TIP: The grammar already handles hyphenated known names. For example, after this definition change, Eduction matches Fobo-Fobo Jobo with a score of 1, with no further changes required. You do not need to add hyphenated entries to the given_name/nocontext or surname/nocontext entities.

Compile Custom Grammars

As with any Eduction grammar, Micro Focus recommends that you compile your grammar extensions before using them. You can use the edktool command-line tool to compile the XML file that contains your extension declarations into an ECR file.

For more information about compiling custom grammars, refer to the Eduction User and Programming Guide.

Modify Other Grammars and Entities

It is possible to extend any public entity in a PHI grammar. However, you cannot use the various private entities that the public ones use in their definitions.

For entities in the simpler grammars such as driving or national ID, this might be less of a problem, as long as you know the format for the data portion of this entity. For example, you might want to add new landmarks to these entities, for example.

However, be aware that existing definitions account for factors such as varying spaces, and additional words between the landmark and the data. In this case, you must emulate this behavior in your extensions, which might take a lot of work.

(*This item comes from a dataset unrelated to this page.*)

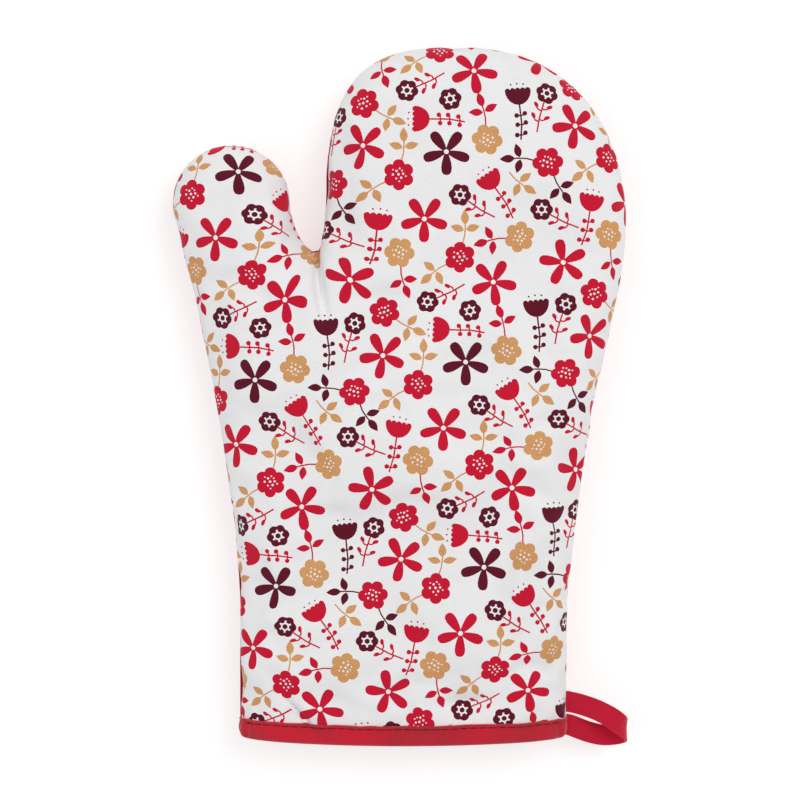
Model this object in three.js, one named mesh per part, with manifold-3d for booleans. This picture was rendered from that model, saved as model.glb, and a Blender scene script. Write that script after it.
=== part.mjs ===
// An oven mitt that lies flat on its back: a printed front panel and a plain back panel, each with
// wadding and a cotton lining, bound at the cuff with tape, with a tape loop sewn into one side seam.
// Millimetres. X runs across the cuff, Y from the hem to the fingertips, Z up through the thickness.
import * as THREE from 'three';
import { mergeVertices } from 'three/addons/utils/BufferGeometryUtils.js';
import Module from 'manifold-3d';

// Outline of the sewn mitt, from the hem.
const CUFF_WIDTH = 140;
const CUFF_STRAIGHT = 38;
const PALM_LENGTH = 210;
const FINGER_LENGTH = 88;
const FINGER_WIDTH = 129;
const FINGER_SHIFT = 31.5;
const FINGER_CURVE_RIGHT = 74;
const FINGER_CURVE_LEFT = 62;
const FINGER_CROWN = 23.5;
const CROTCH_SHIFT = -39.5;
const CROTCH_RADIUS = 4.2;
const THUMB_RADIUS = 24.5;
const THUMB_SHIFT = -74.3;
const THUMB_LENGTH = 46.5;
const THUMB_TAPER = 0.255;

// How softly the outline's curves leave their end points, as shares of the sizes above.
const PALM_FLARE = 0.62;
const FINGER_FLARE = 0.19;
const CROWN_EASE = 0.39;
const CROWN_EASE_LEFT = 0.6;
const FINGER_EASE_LEFT = 0.07;
const THUMB_EASE = 55;
const WRIST_EASE = 0.46;

// Thickness, and the layers of one panel from the outside in.
const THICKNESS = 36;
const SEAM_BAND = 3;
const EDGE_ROUND = 15;
const SHELL = 0.8;
const WADDING = 3.5;
const LINING = 0.6;
const LAYER_GAP = 0.3;
const PIECE_GAP = 0.3;
const WADDING_TRIM = 1.6;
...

In practice, Micro Focus recommends that you make a support request to make these changes to the official PHI grammars, unless you need to add support in a very short time frame. The existing definitions provide a lot of value because they cover so many match cases, and you might miss these cases when you extend the public entities where these definitions are not available.